E’ realistica l’ipotesi di un impeachment per Trump?
Difficile e comunque non prima del 2018. La procedura è lunga e difficile e se diventerà possibile lo sarà comunque dopo le elezioni di mezzo termine. E’ certo invece che comunque la strada di Trump sarò sempre più difficile, e infatti mi sbilancio nel dire che Trump non avrà un secondo mandato: Prevedo anche nelle elezioni di medio termine un successo democratico, che è il motivo per cui Trump cerca di fare tutto al più presto, sapendo che poi per sarà condizionato dai veti delle camere. E sapendo anche che i media americani non molleranno la presa e lo terranno sotto scacco, soprattutto sui punti deboli come il Russiangate.

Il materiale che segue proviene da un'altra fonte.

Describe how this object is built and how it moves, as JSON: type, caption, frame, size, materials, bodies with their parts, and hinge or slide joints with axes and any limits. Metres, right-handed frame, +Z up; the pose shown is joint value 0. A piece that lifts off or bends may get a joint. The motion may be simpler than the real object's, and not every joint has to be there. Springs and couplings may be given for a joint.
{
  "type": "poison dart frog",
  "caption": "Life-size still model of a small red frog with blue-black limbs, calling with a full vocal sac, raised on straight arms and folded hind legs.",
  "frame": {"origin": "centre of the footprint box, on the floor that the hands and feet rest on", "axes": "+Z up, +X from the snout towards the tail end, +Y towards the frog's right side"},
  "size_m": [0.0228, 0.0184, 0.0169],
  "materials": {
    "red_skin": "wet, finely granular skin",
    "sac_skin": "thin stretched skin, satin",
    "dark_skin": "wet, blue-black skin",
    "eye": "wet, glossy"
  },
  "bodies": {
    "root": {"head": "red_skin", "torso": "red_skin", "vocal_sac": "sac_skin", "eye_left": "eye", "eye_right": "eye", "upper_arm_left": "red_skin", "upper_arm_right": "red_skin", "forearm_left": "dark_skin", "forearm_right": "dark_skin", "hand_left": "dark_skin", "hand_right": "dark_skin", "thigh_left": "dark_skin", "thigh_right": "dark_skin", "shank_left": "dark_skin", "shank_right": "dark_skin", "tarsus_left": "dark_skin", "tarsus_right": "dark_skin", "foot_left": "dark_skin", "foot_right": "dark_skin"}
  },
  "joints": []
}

Ma il tema che si porrà quanto prima è quello della scelta del futuro candidato democratico, un problema di leadership. E’ una questione che attualmente esiste quasi ovunque nel mondo. Oggi un leader democratico, liberale, deve riaprire il dialogo con gli elettori, che vanno rimotivati e riportati al voto per convinzione, se non con entusiasmo. La convinzione che quel leader può aiutarlo a vivere meglio, sapendo che ci vorranno anni per tornare al benessere economico, ma avendo davanti un orizzonte di attenzione per i suoi problemi, per farlo crescere, anche a piccoli passi.
Da questo punto di vista la Francia è stata un elemento decisivo nella direzione di un cambio di passo, perché Macron è riuscito a motivare l’elettorato gli elettori con una speranza e una novità.